3. Be Hard on Yourself Productively
Many high performance athletes are their biggest critics. You need this hunger to perform well and be the best you can be to get to the top. You need the discipline and passion when days get hard. You need to look at your mistakes and actively work to improve. However, there is a balance to be found in nitpicking on mistakes and truly learning from them in a way that allows for positive growth. I am all for being hard on yourself, but it needs to be done in a constructive healthy way that functions as fuel and determination to improve. Beating yourself up internally for extended periods will cause your self-confidence to take a hit. It is not only hard on your body mentally but physically as well which will hinder your performance. There is no point in holding onto anger over a mistake for longer than necessary. Ask yourself what this is truly accomplishing other than causing self harm? Redirect any negative feelings into productive determination to improve and set goals. Remember, perfection is the absolute enemy of growth. Embrace a balance.
*I have Instagram posts dedicated to how the top young athletes handle being hard on themselves as it was something I struggled with during training. These very talented athletes, Team USA representatives, and a World Equestrian Games gold medalist were kind enough to give me insight into their process. Big thank you to all of them for their willingness to share. Many were riders I looked up to when competing both as athletes and individuals.
4. Focus On Your Own Race
I observed many young athletes fall into the habit of comparing their performance to the performance of others.
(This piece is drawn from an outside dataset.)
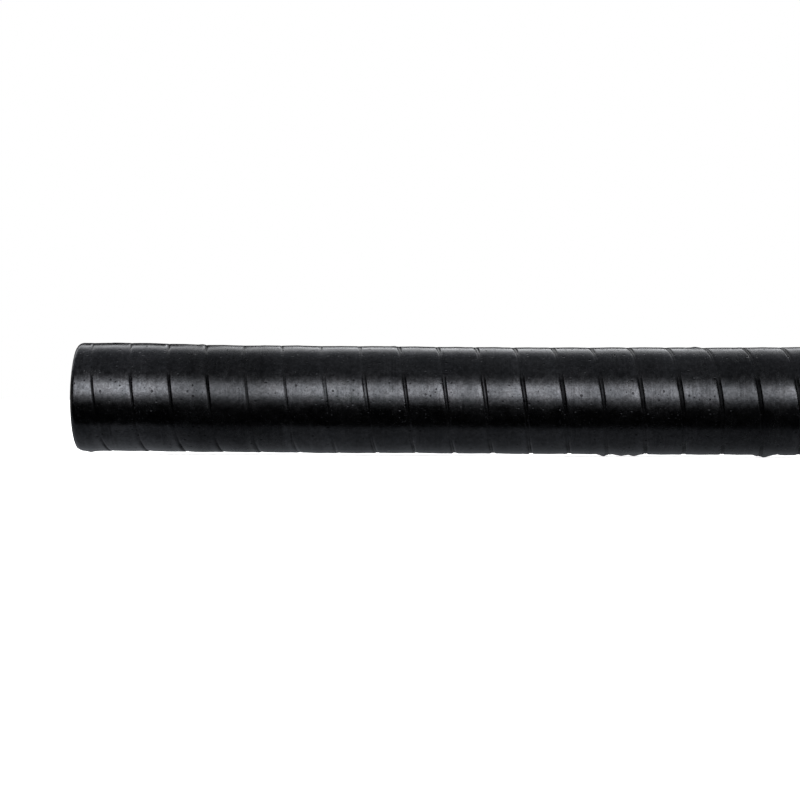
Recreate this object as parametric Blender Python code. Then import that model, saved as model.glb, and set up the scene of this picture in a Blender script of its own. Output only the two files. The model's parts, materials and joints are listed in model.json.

This can be an easy trap to fall into at a young age in sports. Remember that you are your own competition. Associate yourself with your own progress, not the results. You have your own goals that you measure your performance against. By measuring your performance against others, you are distracting yourself from your path. When you stay true to yourself by focusing inwards on your goals, embracing the process, and building the right team around you.. the results will come. Focus on your own race.
5. Observe Actions Before Words
Remember that the industry is a business which can sway interests. Observe others over time, watch the actions of others to interpret their motives, do your own research, and air on the side of caution. Do not immediately take words at face value. This goes for all choices and moves you make, especially in the showjumping industry when spending money and conducting business.
6. Kindness Always Wins
No matter what, kindness always wins. Remember that your actions are a reflection of your character and anyone's actions towards you are a reflection of theirs. Do not take anything reflected on you personally. At the end of the day, you can walk away with your head held high knowing you treated others kindly and genuinely. Jealousy does not accomplish anything good. Anger is a secondary emotion that when directed in an unhealthy manner does not do any good in the long run. Set out to be the most authentic version of yourself each day that treats others how you would want to be treated- with kindness, professionalism, class, integrity, and respect. Immediately walk away from what does not serve you. Embrace and appreciate those who support you. Kindness always wins and you can walk away with honor knowing you had the best of intentions.
7. Be the Change You Wish to See in This Industry
This industry needs more people who genuinely care about the development of talent and those at the top that will truly invest in the industry's future by mentoring young athletes out of nothing but pure intentions and not in the best interest of oneself. It needs kindness, authenticity, integrity, and honest business. Set out to be the example for others, to be the person you need as a young athlete, to be the start of a new generation in this sport that creates a truly supportive atmosphere for all no matter their background or income. One where people uplift each other and want to genuinely help others out of care and humility. When you find people like this, always appreciate them and ensure they know that you hold gratitude for their support. And if you choose this as your career, when you get to the top ask not what you can to do for oneself but what you can do for others. Genuinely invest in the future of the sport through authentically supporting the next generation and spreading kindness throughout the industry.
8. Stay Connected to Why You Started
Remember that little girl/boy that loved horses? The one that begged her parents to drive her to the barn. When you ride, do it for her. Make sure you never stray far from her path, the one that is driven by a pure love for horses. We are so blessed to be around such kind and graceful animals. They give and give and give without expecting anything in return. They don't judge us and they forgive endlessly. Your horse is always there for you when you need it whether its a shoulder to cry on or an ear to listen. The least we can do is treat them with empathy, patience, kindness, love, and respect. Your love for your horses should be the primary reason you choose to ride and the horse's best interest always comes first. You are a horseman before you are a rider.
To all the young high performance showjumping athletes out there.. speak with honesty and kindness, think with sincerity and caution, and act with integrity and humility. Embrace your passion for your sport, celebrate the highs, and learn from the lows. I am so proud of your journey and know how much hard work you have put into your athletic career. Remember to surround yourself with a supportive authentic team and remember that you will always be your biggest advocate. Never set limits on your dreams.